# [TASK DIRECTIONS]
Write out all of the entries exactly, please.

# [EXERCISE INPUT]
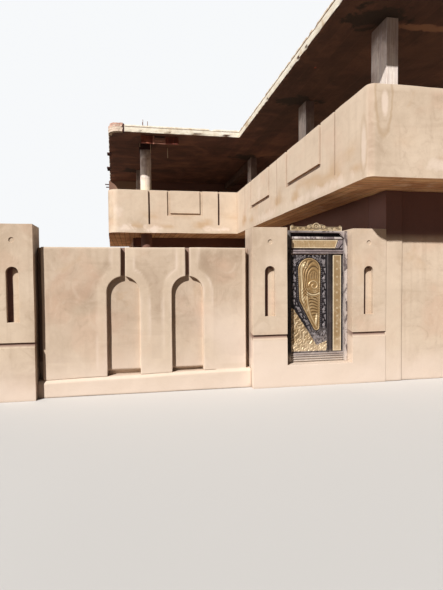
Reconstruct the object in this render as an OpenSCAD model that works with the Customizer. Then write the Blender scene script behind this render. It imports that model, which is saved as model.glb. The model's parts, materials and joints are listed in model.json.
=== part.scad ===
// Two-storey plastered house with a walled courtyard, an arched street wall and a steel gate.
// Millimetres, +Z up. The street runs along X, the house stands back along +Y.
// The origin is at ground level, in the middle of the whole plan.

/* [Street wall] */
// Height of the street wall
wall_h = 2630; // [2300:10:3000]
// Thickness of the wall behind the raised panels
wall_t = 200; // [150:10:250]
// Depth of the raised panels in front of that wall
panel_t = 200; // [120:10:220]
// Height of the plinth at the left pier
plinth_left_h = 300; // [250:10:350]
// Height of the plinth at the gate pier
plinth_right_h = 371; // [300:1:450]
// How far the plinth stands in front of the raised panels
plinth_out = 40; // [20:5:60]
// Drop of the plinth's sloping top edge
plinth_bevel = 45; // [20:5:60]
// Plain length of the left panel up to the first arch centre
first_arch_run = 1475; // [1300:5:1600]
// Distance between the two arch centres
arch_pitch = 1156; // [1000:2:1250]
// Plain length from the second arch centre to the end of the last panel
last_arch_run = 1099; // [1000:1:1200]
// Open joint between the end panels and the piers
pier_joint = 90; // [60:10:120]

/* [Arched recesses] */
// Radius of the round head
arch_r = 292; // [250:2:320]
// Height of the crown of the arch above the ground
arch_top = 2110; // [1900:10:2250]
// Width of the slot from the crown of the arch to the top of the wall
arch_slot_w = 75; // [50:5:100]

/* [Piers] */
// Height of the piers
pier_h = 3000; // [2700:10:3400]
// Width of a pier
pier_w = 670; // [600:10:720]
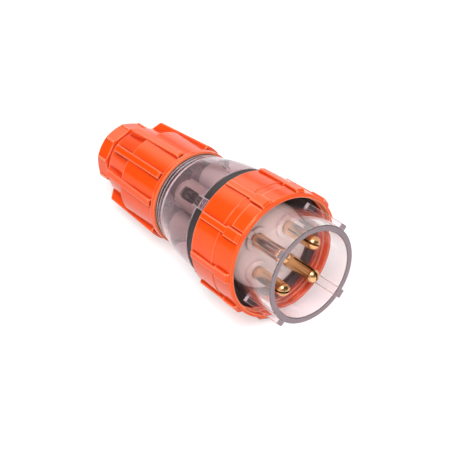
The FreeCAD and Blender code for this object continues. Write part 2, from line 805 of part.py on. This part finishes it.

# [RESULT OF THE EXERCISE]
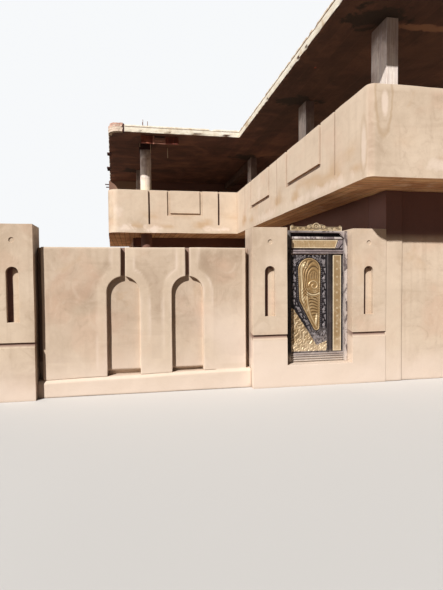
Reconstruct the object in this render as an OpenSCAD model that works with the Customizer. Then write the Blender scene script behind this render. It imports that model, which is saved as model.glb. The model's parts, materials and joints are listed in model.json.
=== part.scad ===
// Two-storey plastered house with a walled courtyard, an arched street wall and a steel gate.
// Millimetres, +Z up. The street runs along X, the house stands back along +Y.
// The origin is at ground level, in the middle of the whole plan.

/* [Street wall] */
// Height of the street wall
wall_h = 2630; // [2300:10:3000]
// Thickness of the wall behind the raised panels
wall_t = 200; // [150:10:250]
// Depth of the raised panels in front of that wall
panel_t = 200; // [120:10:220]
// Height of the plinth at the left pier
plinth_left_h = 300; // [250:10:350]
// Height of the plinth at the gate pier
plinth_right_h = 371; // [300:1:450]
// How far the plinth stands in front of the raised panels
plinth_out = 40; // [20:5:60]
// Drop of the plinth's sloping top edge
plinth_bevel = 45; // [20:5:60]
// Plain length of the left panel up to the first arch centre
first_arch_run = 1475; // [1300:5:1600]
// Distance between the two arch centres
arch_pitch = 1156; // [1000:2:1250]
// Plain length from the second arch centre to the end of the last panel
last_arch_run = 1099; // [1000:1:1200]
// Open joint between the end panels and the piers
pier_joint = 90; // [60:10:120]

/* [Arched recesses] */
// Radius of the round head
arch_r = 292; // [250:2:320]
// Height of the crown of the arch above the ground
arch_top = 2110; // [1900:10:2250]
// Width of the slot from the crown of the arch to the top of the wall
arch_slot_w = 75; // [50:5:100]

/* [Piers] */
// Height of the piers
pier_h = 3000; // [2700:10:3400]
// Width of a pier
pier_w = 670; // [600:10:720]
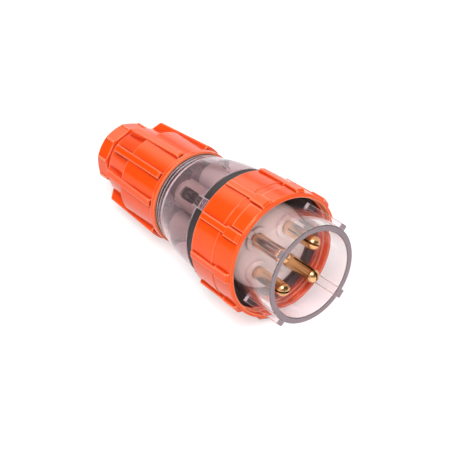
The FreeCAD and Blender code for this object continues. Write part 2, from line 805 of part.py on. This part finishes it.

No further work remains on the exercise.